Pharyngula: Heat and heart, atheists

There’s a place for playing philosophical games when thinking about trolleys and vats and logic puzzles, but when it comes down to real world thinking, reducing hugely complex problems to simplified abstractions does not provide clarity at all, only confusion and false conclusions. Right now, this country is facing the consequences (well, a good portion of the country is trying to ignore the consequences) of this kind of robotic pseudophilosophical argument. We had people making rationalizations for all-out warfare against a country that we claimed to be a clear and present danger on the basis of having weapons of mass destruction, that we argued was ruled by a brutal dictator who should be prevented from doing more harm, and on the basis of those widely promoted “corner cases”, we murdered hundreds of thousands of civilians, shattered a country’s infrastructure and opened it up to corporate exploitation, and drained our finances dry pouring more and more cash and blood into a brutal war.

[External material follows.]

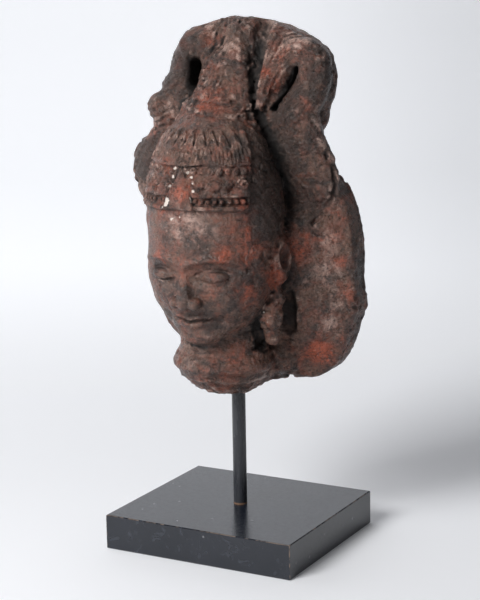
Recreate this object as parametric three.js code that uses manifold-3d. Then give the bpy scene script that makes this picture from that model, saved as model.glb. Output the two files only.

You do not get to make these cold calculations while leaving out the human element — the fact that we atheists, as a people supposedly dedicated to reality and truth and respect for the potential of the human mind, can so callously dismiss personal experience and the lives of the people at the heart of these hypothetic scenarios and thought experiments is precisely the reason their author is so easily made to look “morally suspect, even depraved.”

Harris does a good job of bringing up the fuller context of some of the quotes that he feels have been excerpted to misinterpret him, but he seems incapable of recognizing that what he considers a justification merely compounds the problem. Somehow, the moral calculus only goes one way. We are allowed to contemplate (in a rarefied philosophical way, of course) bombing or torturing or isolating people who have a slim chance of contributing to harm to us, but somehow we never consider that perhaps the people on the other side are making the very same calculation, considering that they are amply justified in bombing or torturing or isolating those privileged Westerners, because we might harm them.

And sadly, they have better empirical evidence of real threat.


Donald Ian Rankin

(13,598 posts)
5. Who said anything about contemplating?
Tue Apr 9, 2013, 04:35 PM
Apr 2013

I'm afraid I think that Myers' argument is at best extraordinarily poorly thought-through and at worst dishonest.

"We are allowed to contemplate (in a rarefied philosophical way, of course) bombing or torturing or isolating people who have a slim chance of contributing to harm to us, but somehow we never consider that perhaps the people on the other side are making the very same calculation, considering that they are amply justified in bombing or torturing or isolating those privileged Westerners, because we might harm them. "

In one sentence, he makes a jump from "contemplating (in a rarefied philosophical way, of course)" doing unpleasant thins to people to actually doing those things, and presents them as equivalent.

If Muslims want to write essays discussing under what circumstances it's OK to bad things to me, I'm absolutely fine with that, provided that, as Harris does, the answers that they come to are that it's not OK to do so in practically any circumstance. What's not fine is to e.g. (long, long list of appalling things Muslims do because of Islam, that I can't be bothered to list).



Myer's claim that there is more threat from Westerners than from Muslims is also misguided - far, far more Muslims are murdered by other Muslims in the name of religion than are killed by Westerners. It's important to note that what America has done wrong in Afghanistan and Iraq has *not*, primarily, been killing innocent people, it's been failing to prevent evil Muslim fanatics from killing people.